The materials used have a sense of lost and found or something fallen and risen again. The instinctual manner of her process is akin to the inherent resourcefulness of a child building a den or the dislocated building a new home. Braman embraces the very human need and ability to reconstruct and piece together. Her work acts likes gestures towards shelter. Creating intimate volumes she reformulates materials and space for the better. In one of the sculptures an unattached, thick, foam rectangle sits beneath an off kilter square formed from a large sheet of plexi and a half broken, half cut desk. The form becomes both a refuge and negative space. By intuitively adding paint to the sculptures, Braman emphasizes this divide in the formal reading. The paint presents another human need to decorate and embellish, as well as highlighting structural elements such as joints and surfaces. It is as if, in the departure of the sculptures into abstraction, Braman gives a reminder of the hand that put them there.

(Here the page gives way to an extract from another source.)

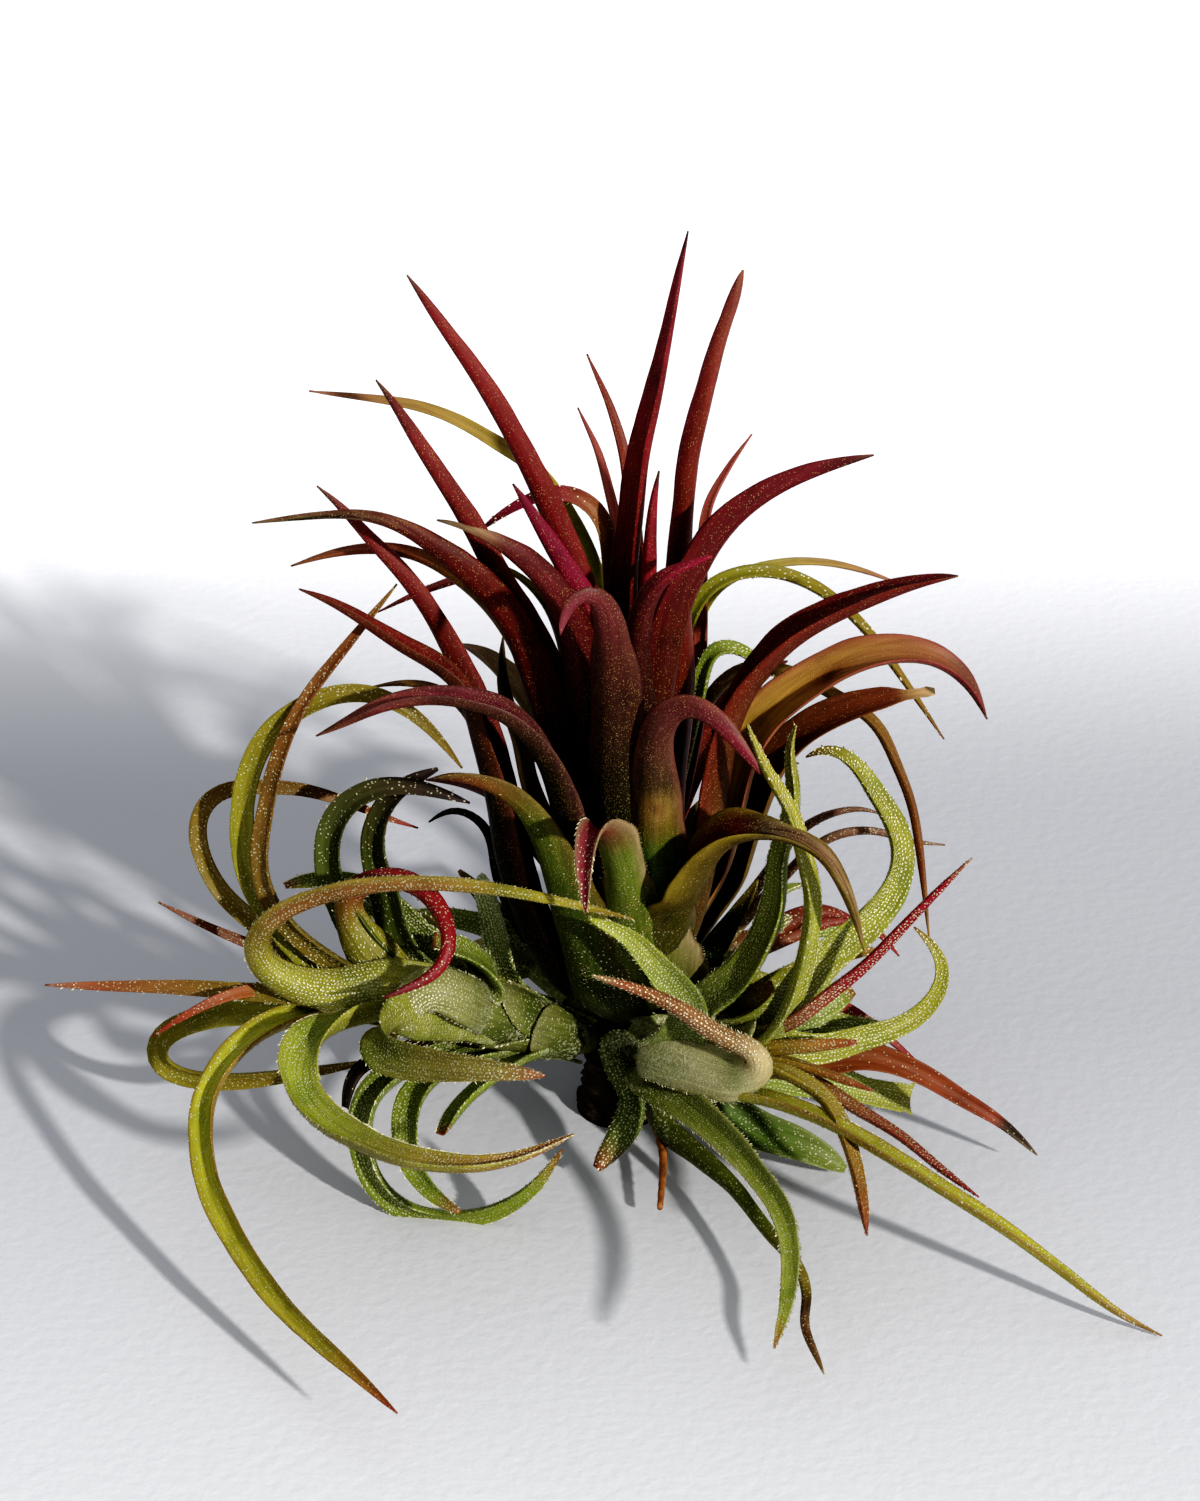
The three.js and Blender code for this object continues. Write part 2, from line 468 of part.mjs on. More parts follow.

This is not sculpture based on either/or decisions. Beautifully composed interlocking planes, and subtle contrasts of light and color are built of roughly cut materials, balanced on awkward angles, loosely painted and combined with sagging cloth. The works are not concerned with all that is wrong and all that is right with sculpture, but instead oppose such finitudes, allowing a freedom to exist within the knowledge that the finite has been decided for us anyway.